Avec 9 ans de retard et en pleine crise, le nouvel aéroport de Berlin entre en service

Les Berlinois n’y croyaient plus: leur nouvel aéroport accueille ce samedi ses premiers avions, avec neuf ans de retard sur le calendrier et des inquiétudes majeures au moment où le secteur aérien subit la pire crise de son histoire.

‘Nous sommes prêts à décoller!’, assure la direction de la plateforme qui va remplacer les deux actuels aéroports de la capitale allemande, Tegel et Schönefeld. Satisfaction mais pas de triomphalisme: la construction du ‘BER’, débutée en 2006, s’est transformée en parcours du combattant, le chantier enchaînant défaillances, négligences et retards.

Crise sanitaire et climatique

L’aéroport, situé au sud-est de la capitale, aurait initialement dû être inauguré en 2011. Devenu un gouffre financier et la risée des Berlinois, il démarre ses activités alors que la pandémie de Covid-19 a fait plonger le trafic aérien mondial.

Comme si la crise sanitaire ne suffisait pas, le spectre de la crise climatique jette son ombre: des actions de ‘désobéissance civile’ ont été annoncées pour l’inauguration par le collectif écologiste ‘Extinction Rebellion’ qui dénonce l’impact de l’aviation sur le réchauffement.

Dans ce contexte, ‘nous ouvrirons simplement, on ne fera pas de fête’, avait expliqué le président de la société gestionnaire des aéroports de Berlin, Engelbert Lütke-Daldrup.

Lufthansa et Easyjet seront les deux premières compagnies à poser des avions, annoncés en début d’après-midi, sur le tarmac du troisième aéroport du pays, après Francfort et Munich.

‘Horaires d’ouverture réduits’

Dans le terminal 1, deux cents employés se sont activés pour désinfecter les 360.000 m2 du complexe, quelques jours avant l’ouverture. Une centaine de distributeurs de gel hydroalcoolique ont été installés, et des robots nettoient inlassablement les sols.

Suspendu au plafond, le ‘tapis magique’, une monumentale oeuvre de l’artiste américaine Pae White, apporte une touche de couleur rouge carmin au hall encore vide.

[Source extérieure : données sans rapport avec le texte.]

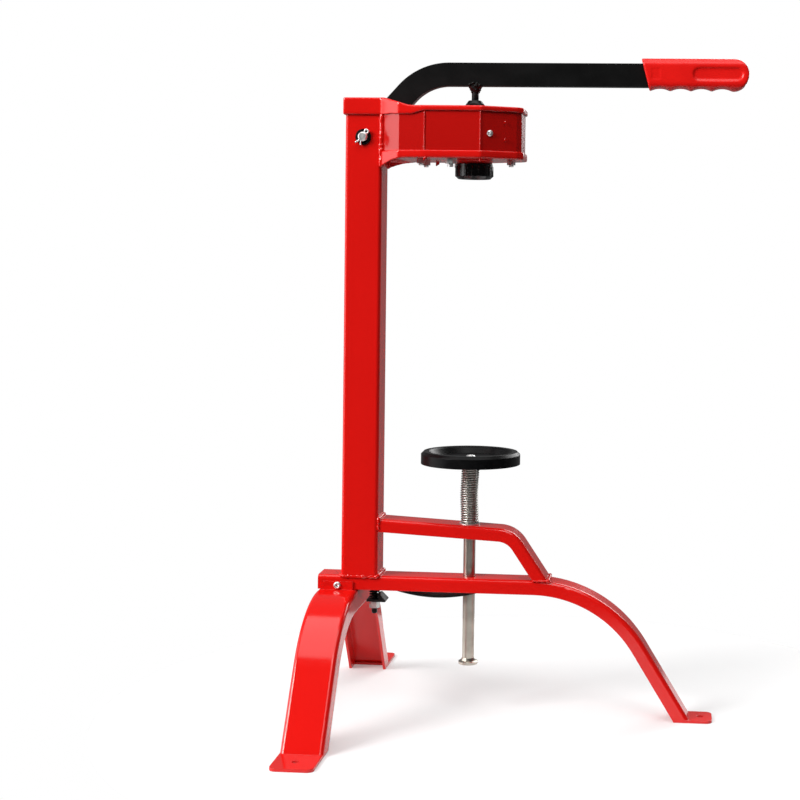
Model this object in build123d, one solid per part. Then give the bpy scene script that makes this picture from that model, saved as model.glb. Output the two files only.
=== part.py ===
from build123d import *
from math import atan2, cos, degrees, pi, radians, sin, sqrt, tan
import os

# A floor-standing corker for wine bottles. A square post stands on a three-legged
# base, a hollow head on top holds four sliding jaws, a long lever closes the jaws and
# drives a plunger down through them, and a sprung dish below lifts the bottle.
# The model is built with the post's axis at X = 0, Y = 0 and the floor at Z = 0.
# X runs from the post towards the bottle, and Z is up. All sizes are millimetres.

# Driving dimensions. Heights inside a group are measured from the group's own start,
# so the post, the base or the reach can be changed without the rest drifting apart.

# Overall
bottle_axis = 118.0       # from the post's axis to the bottle's axis
bar_top = 148.3           # top face of the base bar above the floor
head_bottom = 600.5       # underside of the bottom tray above the floor
dish_top = 285.0          # rim of the platform dish above the floor, spring half out

# Post and base
sheet = 3.0               # wall of the pressed steel pieces
post_side = 40.0          # square tube
post_corner = 4.0
bar_width = 36.0
bar_depth = 15.3
bar_back = 45.5           # from the post's axis to the bar's closed end
bar_past = 72.0           # level stretch of the bar beyond the bottle's axis
bar_bend_radius = 142.5
bar_bend_angle = 58.3
press_corner = 4.5        # outside corner of every pressed channel
front_tab = 25.0          # foot tab beyond the front leg
tab_corner = 7.0
leg_width = 44.0
leg_depth = 22.0
leg_centre = -23.5        # middle of the rear legs along X
leg_flat = 25.0           # half of the flat stretch under the base bar
leg_bend_radius = 130.0
leg_bend_angle = 55.3
rear_tab = 45.0
foot_hole_d = 7.0
ear_wall = 2.2            # ears of the rear legs beside the base bar
ear_height = 9.0
ear_half_length = 17.0
leg_bolt_d = 5.0
leg_bolt_rise = 4.9       # cross bolt above the base bar's lower edge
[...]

Les exploitants ont tablé sur le transit de 27 millions de personnes par an pour le terminal 1, le seul à ouvrir ce samedi. Mais en novembre, à cause de la pandémie, seules 20% des capacités de vol normales sont prévues.

Le terminal 2 restera fermé jusqu’au printemps 2021.

Et une quinzaine de boutiques et restaurants n’ouvriront pas en ce jour d’inauguration, en raison de la crise. Les boutiques restantes pourront adopter des ‘horaires d’ouverture réduits’, à cause de la faible fréquentation dans l’aéroport, a précisé à l’AFP un porte-parole.

6,5 milliards

De quoi donner des sueurs froides aux gestionnaires de la plateforme, dont le coût initial, estimé à 1,7 milliard d’euros, a déjà grimpé à 6,5 milliards.

Pour aider l’aéroport et assurer l’avenir des 20.000 personnes qui doivent, à terme, y travailler, les autorités ont débloqué 300 millions d’euros d’aides financières pour l’année 2020. D’autres aides seront sans doute nécessaires, a prévenu mardi le ministre des Transports Andreas Scheuer. Il faut dire que la crise a déjà des conséquences sur l’emploi: les aéroports berlinois ont annoncé fin juillet la suppression de 400 postes, sur 2.100.

Dans la région du Brandebourg, limitrophe de Berlin, où l’aéroport représente une promesse de développement, les acteurs locaux tentent de rester optimistes.

‘Aucun hôtel n’a pour le moment décalé ses projets d’investissements à cause de la pandémie’, se rassure le président de la branche locale du syndicat de l’hôtellerie/restauration (DEHOGA), Olaf Lücke.

Les chantiers pour la construction de deux complexes hôteliers de 14.000 m2 ont débuté en septembre, pour une ouverture en 2022.

Le constructeur automobile américain Tesla, anticipant l’ouverture du BER, construit non loin de là sa première usine européenne qui doit employer 40.000 personnes.

‘Avoir de nouvelles infrastructures modernes sera de toute façon bénéfique, malgré la pandémie’, assure le représentant du patronat dans la région, Carsten Broenstrup. Mais ‘si il n’y a pas rapidement un vaccin, cela sera un très gros problème’, s’inquiète-t-il.